## begin
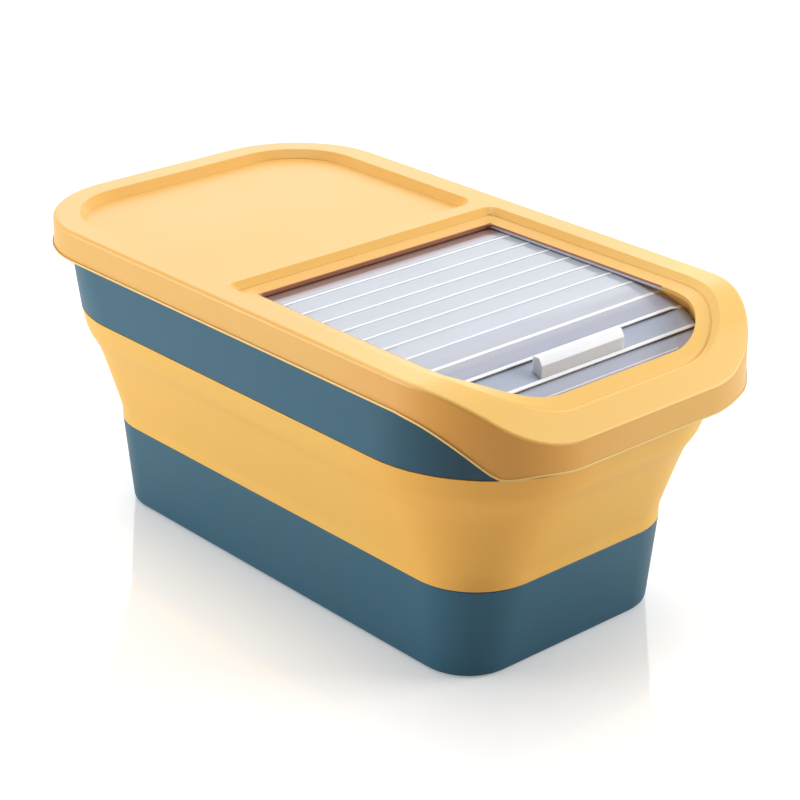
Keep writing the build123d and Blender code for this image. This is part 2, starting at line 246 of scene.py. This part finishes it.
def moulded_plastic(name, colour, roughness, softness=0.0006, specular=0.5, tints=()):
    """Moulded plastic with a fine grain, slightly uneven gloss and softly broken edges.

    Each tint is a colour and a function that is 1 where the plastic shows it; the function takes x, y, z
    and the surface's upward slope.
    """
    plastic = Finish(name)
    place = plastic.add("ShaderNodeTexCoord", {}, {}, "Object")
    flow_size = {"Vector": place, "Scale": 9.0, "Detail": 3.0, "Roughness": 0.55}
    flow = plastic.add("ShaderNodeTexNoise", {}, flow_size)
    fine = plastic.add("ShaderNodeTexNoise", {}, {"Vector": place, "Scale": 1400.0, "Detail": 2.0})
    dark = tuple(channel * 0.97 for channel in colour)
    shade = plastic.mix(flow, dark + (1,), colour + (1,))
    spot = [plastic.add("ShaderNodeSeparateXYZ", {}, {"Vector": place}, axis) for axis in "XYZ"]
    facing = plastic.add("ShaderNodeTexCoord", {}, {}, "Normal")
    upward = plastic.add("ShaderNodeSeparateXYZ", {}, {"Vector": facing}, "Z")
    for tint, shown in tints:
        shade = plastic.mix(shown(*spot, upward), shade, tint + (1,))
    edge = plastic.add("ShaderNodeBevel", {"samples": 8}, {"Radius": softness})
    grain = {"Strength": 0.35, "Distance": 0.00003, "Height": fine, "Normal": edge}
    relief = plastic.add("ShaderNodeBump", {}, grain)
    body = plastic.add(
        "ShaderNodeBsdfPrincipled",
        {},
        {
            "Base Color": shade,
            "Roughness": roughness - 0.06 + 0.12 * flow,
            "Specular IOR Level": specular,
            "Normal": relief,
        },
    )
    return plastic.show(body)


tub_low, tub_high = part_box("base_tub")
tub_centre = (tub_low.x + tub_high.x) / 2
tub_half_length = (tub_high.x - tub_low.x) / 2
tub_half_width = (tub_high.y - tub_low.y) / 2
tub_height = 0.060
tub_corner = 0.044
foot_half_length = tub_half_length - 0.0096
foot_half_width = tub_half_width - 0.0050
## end
## begin
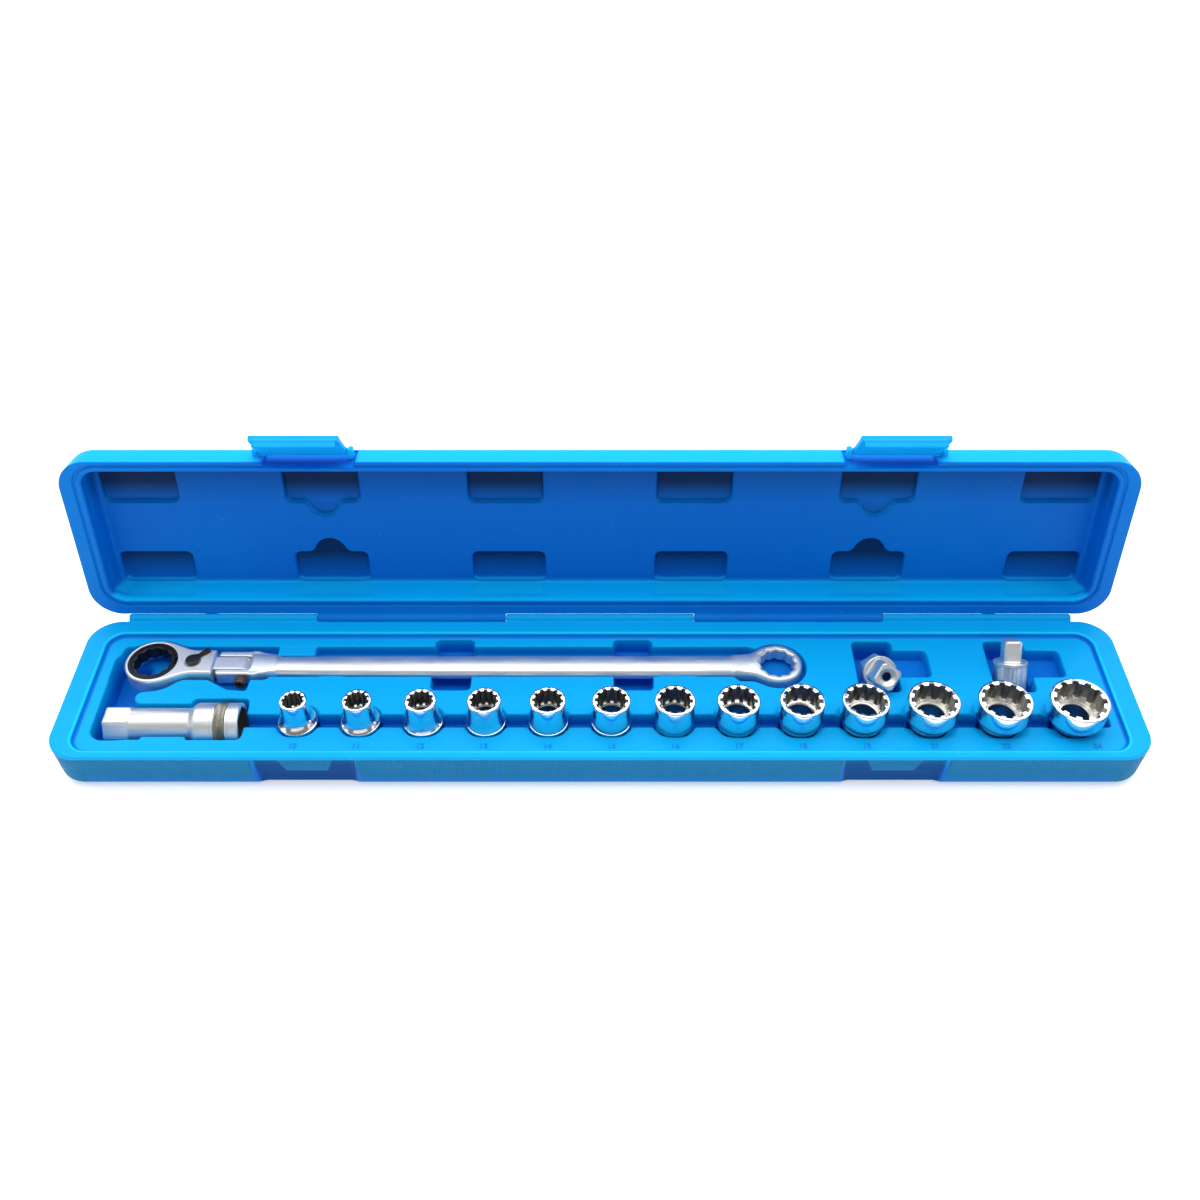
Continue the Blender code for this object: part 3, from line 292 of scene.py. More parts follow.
## end
» Set task:
Nothing but the lines from the one with "Keep writing the" through the one with "softly broken edges." should be repeated, and each exactly.

» Complete output:
Keep writing the build123d and Blender code for this image. This is part 2, starting at line 246 of scene.py. This part finishes it.
def moulded_plastic(name, colour, roughness, softness=0.0006, specular=0.5, tints=()):
    """Moulded plastic with a fine grain, slightly uneven gloss and softly broken edges.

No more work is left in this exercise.